Extract exactly the run of lines starting at the line that holds "0.67, 0.84, 1];" and ending at the line that holds "obj.parent = None", both included.

## [DATA EXCERPT]
☆ ☆ ☆ ☆ ☆ ☆ ☆

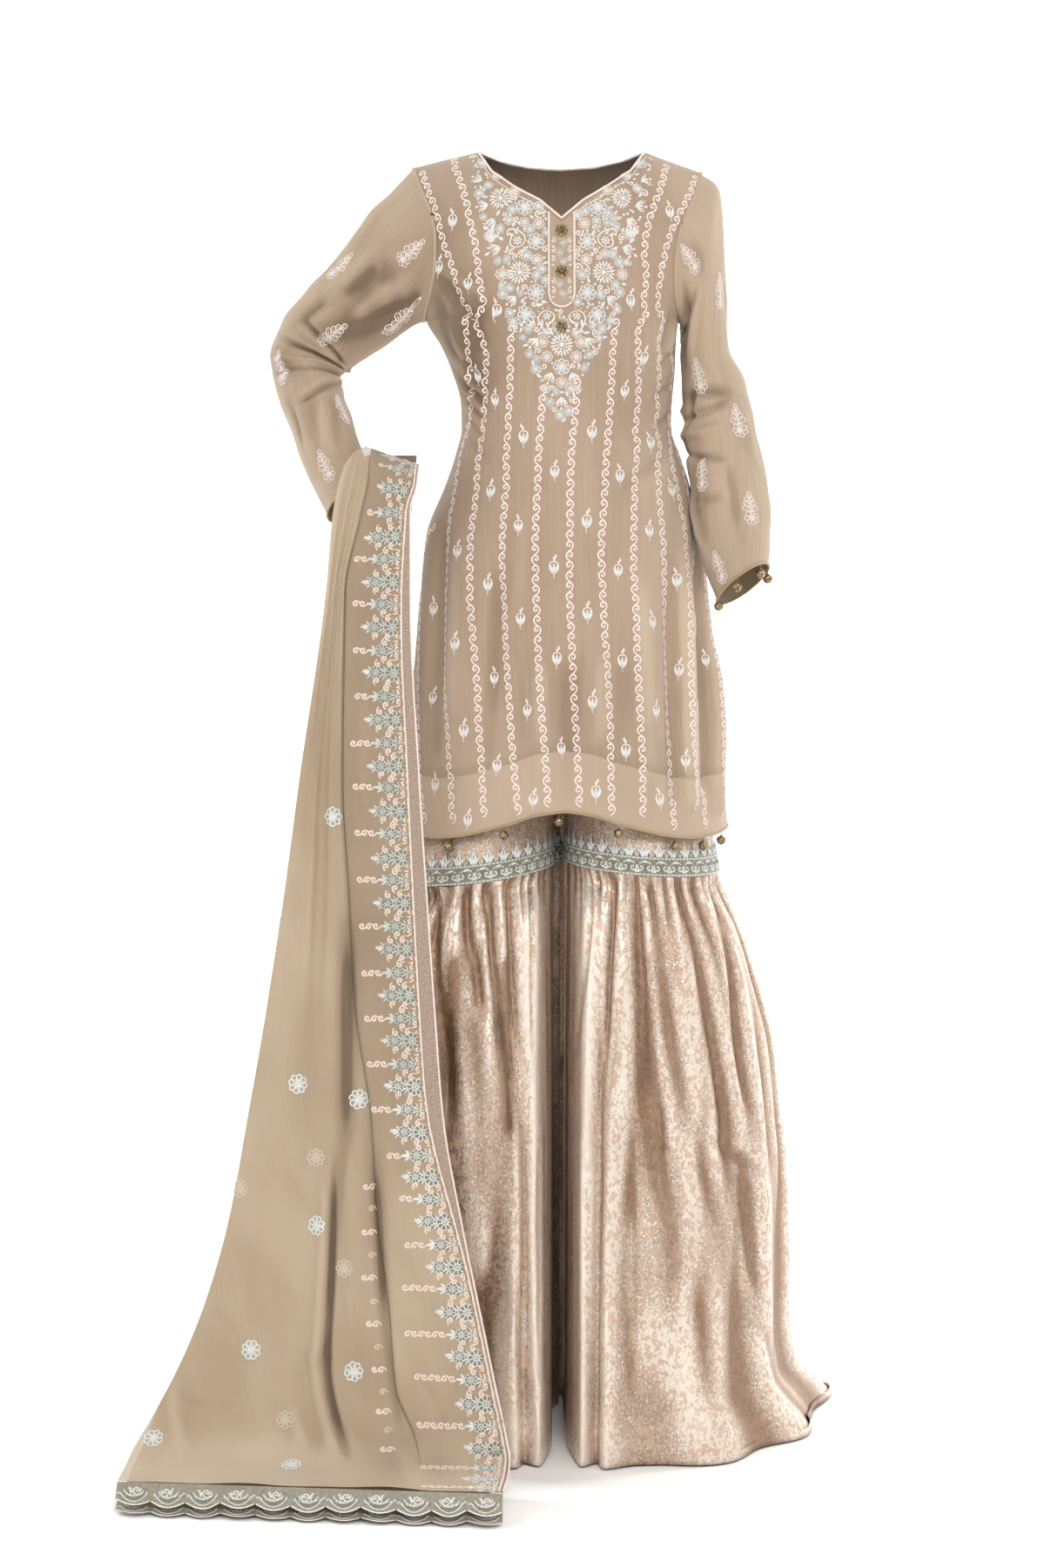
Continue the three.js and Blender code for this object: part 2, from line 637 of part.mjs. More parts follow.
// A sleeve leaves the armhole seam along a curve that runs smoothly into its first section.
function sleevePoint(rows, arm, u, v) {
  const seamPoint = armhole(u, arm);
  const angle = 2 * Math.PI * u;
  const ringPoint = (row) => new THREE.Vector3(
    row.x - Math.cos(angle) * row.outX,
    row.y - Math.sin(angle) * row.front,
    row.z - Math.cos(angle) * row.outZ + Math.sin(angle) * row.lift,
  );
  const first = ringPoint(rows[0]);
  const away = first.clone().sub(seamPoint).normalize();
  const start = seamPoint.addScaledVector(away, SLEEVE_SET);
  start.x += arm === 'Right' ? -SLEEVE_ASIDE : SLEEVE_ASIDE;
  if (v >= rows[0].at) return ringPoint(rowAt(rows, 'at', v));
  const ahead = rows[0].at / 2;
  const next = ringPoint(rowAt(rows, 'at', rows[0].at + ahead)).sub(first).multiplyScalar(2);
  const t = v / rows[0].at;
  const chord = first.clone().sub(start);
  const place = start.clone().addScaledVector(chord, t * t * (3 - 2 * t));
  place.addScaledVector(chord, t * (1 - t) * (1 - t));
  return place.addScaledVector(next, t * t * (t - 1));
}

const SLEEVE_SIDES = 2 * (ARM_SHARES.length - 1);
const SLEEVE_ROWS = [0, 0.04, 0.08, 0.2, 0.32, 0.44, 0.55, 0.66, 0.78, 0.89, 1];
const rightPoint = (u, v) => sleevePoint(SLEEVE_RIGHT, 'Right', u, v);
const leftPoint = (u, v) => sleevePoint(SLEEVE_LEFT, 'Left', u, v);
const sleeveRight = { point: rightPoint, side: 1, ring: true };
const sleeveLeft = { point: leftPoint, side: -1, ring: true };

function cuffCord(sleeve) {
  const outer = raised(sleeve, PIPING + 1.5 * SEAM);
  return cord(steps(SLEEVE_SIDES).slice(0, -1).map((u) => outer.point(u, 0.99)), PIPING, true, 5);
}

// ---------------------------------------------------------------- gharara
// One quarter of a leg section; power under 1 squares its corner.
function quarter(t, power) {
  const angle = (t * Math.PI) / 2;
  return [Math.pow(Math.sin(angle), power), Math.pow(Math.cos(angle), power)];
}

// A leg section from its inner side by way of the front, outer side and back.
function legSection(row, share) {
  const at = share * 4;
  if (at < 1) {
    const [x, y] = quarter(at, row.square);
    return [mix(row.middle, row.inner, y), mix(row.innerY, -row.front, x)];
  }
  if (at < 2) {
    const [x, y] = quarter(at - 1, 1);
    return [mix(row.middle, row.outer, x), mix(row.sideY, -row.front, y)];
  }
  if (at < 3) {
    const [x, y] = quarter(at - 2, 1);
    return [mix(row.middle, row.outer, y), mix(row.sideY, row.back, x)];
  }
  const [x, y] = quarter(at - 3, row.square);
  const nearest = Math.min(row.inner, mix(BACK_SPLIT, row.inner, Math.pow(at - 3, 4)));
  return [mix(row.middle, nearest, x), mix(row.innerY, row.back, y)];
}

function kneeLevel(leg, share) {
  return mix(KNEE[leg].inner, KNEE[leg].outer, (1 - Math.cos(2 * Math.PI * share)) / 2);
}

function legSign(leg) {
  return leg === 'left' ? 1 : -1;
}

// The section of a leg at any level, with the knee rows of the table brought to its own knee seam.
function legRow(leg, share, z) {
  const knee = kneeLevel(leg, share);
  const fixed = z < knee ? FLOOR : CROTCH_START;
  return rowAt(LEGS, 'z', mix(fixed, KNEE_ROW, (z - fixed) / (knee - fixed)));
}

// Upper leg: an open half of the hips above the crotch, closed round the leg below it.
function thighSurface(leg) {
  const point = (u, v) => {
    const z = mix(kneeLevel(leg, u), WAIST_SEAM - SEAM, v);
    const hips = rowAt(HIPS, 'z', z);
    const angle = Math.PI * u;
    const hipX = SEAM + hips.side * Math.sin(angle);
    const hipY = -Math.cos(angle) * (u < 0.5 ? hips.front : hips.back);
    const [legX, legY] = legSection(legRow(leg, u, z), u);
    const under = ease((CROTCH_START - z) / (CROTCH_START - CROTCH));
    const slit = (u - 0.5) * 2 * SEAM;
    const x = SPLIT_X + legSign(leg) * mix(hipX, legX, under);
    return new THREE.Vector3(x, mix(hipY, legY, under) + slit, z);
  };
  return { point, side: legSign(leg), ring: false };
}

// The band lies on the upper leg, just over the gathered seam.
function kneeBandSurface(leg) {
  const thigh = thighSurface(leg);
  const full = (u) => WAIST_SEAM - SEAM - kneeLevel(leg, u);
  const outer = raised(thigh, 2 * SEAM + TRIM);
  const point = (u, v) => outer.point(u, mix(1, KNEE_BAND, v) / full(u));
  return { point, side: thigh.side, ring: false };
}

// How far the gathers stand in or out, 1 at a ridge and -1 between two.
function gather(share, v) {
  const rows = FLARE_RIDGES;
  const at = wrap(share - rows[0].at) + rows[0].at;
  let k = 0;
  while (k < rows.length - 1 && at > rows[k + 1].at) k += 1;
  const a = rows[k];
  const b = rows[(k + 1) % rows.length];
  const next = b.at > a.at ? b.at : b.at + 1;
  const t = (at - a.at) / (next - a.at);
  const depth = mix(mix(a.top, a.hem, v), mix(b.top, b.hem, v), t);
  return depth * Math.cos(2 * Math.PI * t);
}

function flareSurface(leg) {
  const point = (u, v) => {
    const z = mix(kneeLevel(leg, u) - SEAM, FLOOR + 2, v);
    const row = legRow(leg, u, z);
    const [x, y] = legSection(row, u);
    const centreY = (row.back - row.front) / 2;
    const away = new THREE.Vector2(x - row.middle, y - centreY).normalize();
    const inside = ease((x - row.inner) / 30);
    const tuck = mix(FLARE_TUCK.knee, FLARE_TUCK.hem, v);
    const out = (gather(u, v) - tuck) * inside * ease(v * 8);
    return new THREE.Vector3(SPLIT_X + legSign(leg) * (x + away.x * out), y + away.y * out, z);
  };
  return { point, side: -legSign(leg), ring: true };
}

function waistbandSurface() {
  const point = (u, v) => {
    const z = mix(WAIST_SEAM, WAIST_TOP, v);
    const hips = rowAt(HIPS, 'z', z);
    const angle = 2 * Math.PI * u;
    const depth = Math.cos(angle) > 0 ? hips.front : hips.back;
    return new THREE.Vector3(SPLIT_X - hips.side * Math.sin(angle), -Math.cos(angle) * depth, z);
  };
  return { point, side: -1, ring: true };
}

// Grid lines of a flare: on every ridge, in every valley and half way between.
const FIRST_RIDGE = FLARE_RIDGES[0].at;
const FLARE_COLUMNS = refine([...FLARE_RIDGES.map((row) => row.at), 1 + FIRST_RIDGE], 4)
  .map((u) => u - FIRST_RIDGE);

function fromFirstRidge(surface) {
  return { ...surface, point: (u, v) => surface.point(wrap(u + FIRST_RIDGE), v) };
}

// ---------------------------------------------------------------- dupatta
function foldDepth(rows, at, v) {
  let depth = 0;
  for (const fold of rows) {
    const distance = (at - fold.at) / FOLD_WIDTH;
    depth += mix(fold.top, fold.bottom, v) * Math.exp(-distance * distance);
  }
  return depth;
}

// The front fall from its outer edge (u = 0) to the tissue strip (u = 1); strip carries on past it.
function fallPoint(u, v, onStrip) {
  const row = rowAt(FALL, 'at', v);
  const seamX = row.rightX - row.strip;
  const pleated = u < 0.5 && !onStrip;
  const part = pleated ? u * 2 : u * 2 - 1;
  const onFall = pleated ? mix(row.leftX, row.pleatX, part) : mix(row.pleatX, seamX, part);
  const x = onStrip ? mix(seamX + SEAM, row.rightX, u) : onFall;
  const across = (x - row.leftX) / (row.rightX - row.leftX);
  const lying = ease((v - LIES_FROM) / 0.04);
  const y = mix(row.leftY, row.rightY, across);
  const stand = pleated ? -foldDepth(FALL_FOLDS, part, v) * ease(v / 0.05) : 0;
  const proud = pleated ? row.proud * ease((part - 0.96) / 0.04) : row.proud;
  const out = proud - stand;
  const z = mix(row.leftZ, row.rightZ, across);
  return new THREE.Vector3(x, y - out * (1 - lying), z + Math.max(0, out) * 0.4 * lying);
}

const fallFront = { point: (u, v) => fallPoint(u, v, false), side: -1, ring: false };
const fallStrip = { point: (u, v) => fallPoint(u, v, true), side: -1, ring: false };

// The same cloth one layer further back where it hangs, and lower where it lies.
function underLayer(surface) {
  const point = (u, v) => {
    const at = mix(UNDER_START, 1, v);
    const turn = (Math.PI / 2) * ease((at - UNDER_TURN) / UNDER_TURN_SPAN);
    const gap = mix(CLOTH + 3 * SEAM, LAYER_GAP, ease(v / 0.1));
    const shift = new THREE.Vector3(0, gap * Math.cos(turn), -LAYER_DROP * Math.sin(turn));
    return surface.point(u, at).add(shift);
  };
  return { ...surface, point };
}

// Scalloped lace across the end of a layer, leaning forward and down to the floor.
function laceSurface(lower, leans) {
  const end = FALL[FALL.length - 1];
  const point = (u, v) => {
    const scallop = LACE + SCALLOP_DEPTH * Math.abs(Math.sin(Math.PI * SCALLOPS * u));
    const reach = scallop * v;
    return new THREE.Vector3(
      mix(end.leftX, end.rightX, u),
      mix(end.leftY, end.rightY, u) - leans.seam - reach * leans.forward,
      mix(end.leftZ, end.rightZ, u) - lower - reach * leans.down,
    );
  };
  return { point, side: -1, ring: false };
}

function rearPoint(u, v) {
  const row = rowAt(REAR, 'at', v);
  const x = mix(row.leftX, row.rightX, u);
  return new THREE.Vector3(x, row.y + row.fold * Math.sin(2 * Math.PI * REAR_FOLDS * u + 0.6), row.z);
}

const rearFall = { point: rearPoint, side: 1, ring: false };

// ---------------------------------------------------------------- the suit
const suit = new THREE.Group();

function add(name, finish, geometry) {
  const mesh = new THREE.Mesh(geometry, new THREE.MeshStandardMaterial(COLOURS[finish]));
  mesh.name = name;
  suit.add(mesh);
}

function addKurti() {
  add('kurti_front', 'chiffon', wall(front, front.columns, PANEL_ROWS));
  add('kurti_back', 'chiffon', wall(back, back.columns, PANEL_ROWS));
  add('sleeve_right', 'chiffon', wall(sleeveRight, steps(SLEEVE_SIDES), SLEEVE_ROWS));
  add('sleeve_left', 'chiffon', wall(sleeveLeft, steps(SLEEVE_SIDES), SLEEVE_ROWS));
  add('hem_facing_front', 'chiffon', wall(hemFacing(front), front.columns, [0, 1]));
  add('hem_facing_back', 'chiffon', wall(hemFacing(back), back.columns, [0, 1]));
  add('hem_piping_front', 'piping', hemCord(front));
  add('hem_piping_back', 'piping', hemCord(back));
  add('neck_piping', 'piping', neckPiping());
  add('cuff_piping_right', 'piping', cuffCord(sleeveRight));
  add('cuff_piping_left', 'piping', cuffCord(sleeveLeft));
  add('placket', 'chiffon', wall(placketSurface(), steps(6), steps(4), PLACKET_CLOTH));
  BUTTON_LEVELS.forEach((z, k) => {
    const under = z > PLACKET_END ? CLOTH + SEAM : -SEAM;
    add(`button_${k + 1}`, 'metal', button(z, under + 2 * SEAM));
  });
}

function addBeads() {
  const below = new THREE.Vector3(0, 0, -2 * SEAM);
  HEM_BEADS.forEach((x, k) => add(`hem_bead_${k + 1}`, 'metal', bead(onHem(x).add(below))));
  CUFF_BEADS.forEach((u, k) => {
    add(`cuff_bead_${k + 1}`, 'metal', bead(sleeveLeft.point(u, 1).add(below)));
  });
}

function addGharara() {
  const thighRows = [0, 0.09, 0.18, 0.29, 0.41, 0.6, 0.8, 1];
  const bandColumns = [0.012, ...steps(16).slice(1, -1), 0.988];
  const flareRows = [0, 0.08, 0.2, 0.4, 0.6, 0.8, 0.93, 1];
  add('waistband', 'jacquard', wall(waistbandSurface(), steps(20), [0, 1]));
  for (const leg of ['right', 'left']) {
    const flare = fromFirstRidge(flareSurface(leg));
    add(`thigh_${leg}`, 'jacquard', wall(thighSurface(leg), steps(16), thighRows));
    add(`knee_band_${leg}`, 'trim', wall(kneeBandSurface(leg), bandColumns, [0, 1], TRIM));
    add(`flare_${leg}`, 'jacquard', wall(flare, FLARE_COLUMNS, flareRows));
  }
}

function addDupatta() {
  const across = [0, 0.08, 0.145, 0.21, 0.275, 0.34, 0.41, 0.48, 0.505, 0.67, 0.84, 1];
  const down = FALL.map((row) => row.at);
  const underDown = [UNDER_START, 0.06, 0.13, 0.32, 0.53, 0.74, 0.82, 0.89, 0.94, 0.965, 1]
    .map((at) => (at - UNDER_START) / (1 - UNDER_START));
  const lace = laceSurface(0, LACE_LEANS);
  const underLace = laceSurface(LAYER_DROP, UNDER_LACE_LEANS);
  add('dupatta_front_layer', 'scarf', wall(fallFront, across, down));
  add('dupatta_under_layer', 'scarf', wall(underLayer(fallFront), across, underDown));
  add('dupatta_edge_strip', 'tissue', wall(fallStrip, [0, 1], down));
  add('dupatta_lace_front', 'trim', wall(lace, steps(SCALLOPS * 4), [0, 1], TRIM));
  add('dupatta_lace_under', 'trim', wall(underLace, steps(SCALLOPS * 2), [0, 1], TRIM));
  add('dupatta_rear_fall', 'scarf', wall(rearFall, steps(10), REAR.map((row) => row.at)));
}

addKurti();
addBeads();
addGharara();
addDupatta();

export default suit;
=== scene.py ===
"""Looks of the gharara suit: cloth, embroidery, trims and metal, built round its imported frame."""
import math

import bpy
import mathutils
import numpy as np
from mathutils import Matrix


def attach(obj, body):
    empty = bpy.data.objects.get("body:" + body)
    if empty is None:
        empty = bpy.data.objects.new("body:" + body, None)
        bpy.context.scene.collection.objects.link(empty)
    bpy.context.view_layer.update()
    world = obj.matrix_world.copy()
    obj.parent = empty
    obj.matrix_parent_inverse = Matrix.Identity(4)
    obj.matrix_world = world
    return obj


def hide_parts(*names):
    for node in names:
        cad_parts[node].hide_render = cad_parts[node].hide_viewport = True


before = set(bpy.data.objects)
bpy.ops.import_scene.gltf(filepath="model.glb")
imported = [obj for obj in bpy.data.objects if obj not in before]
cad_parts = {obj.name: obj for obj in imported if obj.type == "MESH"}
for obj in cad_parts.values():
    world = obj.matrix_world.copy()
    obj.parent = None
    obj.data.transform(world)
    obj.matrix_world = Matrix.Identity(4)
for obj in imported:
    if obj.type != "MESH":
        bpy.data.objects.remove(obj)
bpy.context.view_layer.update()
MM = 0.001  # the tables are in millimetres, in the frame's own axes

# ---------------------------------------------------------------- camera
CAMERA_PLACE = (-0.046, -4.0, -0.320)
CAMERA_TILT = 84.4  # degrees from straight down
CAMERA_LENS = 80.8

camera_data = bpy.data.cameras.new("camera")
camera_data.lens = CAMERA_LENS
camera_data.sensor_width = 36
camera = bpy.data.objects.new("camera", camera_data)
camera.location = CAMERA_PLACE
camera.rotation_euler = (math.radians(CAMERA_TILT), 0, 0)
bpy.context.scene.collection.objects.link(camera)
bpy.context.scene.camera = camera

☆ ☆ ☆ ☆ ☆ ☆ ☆

## [OUTPUT FOR THIS EXERCISE]
  const across = [0, 0.08, 0.145, 0.21, 0.275, 0.34, 0.41, 0.48, 0.505, 0.67, 0.84, 1];
  const down = FALL.map((row) => row.at);
  const underDown = [UNDER_START, 0.06, 0.13, 0.32, 0.53, 0.74, 0.82, 0.89, 0.94, 0.965, 1]
    .map((at) => (at - UNDER_START) / (1 - UNDER_START));
  const lace = laceSurface(0, LACE_LEANS);
  const underLace = laceSurface(LAYER_DROP, UNDER_LACE_LEANS);
  add('dupatta_front_layer', 'scarf', wall(fallFront, across, down));
  add('dupatta_under_layer', 'scarf', wall(underLayer(fallFront), across, underDown));
  add('dupatta_edge_strip', 'tissue', wall(fallStrip, [0, 1], down));
  add('dupatta_lace_front', 'trim', wall(lace, steps(SCALLOPS * 4), [0, 1], TRIM));
  add('dupatta_lace_under', 'trim', wall(underLace, steps(SCALLOPS * 2), [0, 1], TRIM));
  add('dupatta_rear_fall', 'scarf', wall(rearFall, steps(10), REAR.map((row) => row.at)));
}

addKurti();
addBeads();
addGharara();
addDupatta();

export default suit;
=== scene.py ===
"""Looks of the gharara suit: cloth, embroidery, trims and metal, built round its imported frame."""
import math

import bpy
import mathutils
import numpy as np
from mathutils import Matrix


def attach(obj, body):
    empty = bpy.data.objects.get("body:" + body)
    if empty is None:
        empty = bpy.data.objects.new("body:" + body, None)
        bpy.context.scene.collection.objects.link(empty)
    bpy.context.view_layer.update()
    world = obj.matrix_world.copy()
    obj.parent = empty
    obj.matrix_parent_inverse = Matrix.Identity(4)
    obj.matrix_world = world
    return obj


def hide_parts(*names):
    for node in names:
        cad_parts[node].hide_render = cad_parts[node].hide_viewport = True


before = set(bpy.data.objects)
bpy.ops.import_scene.gltf(filepath="model.glb")
imported = [obj for obj in bpy.data.objects if obj not in before]
cad_parts = {obj.name: obj for obj in imported if obj.type == "MESH"}
for obj in cad_parts.values():
    world = obj.matrix_world.copy()
    obj.parent = None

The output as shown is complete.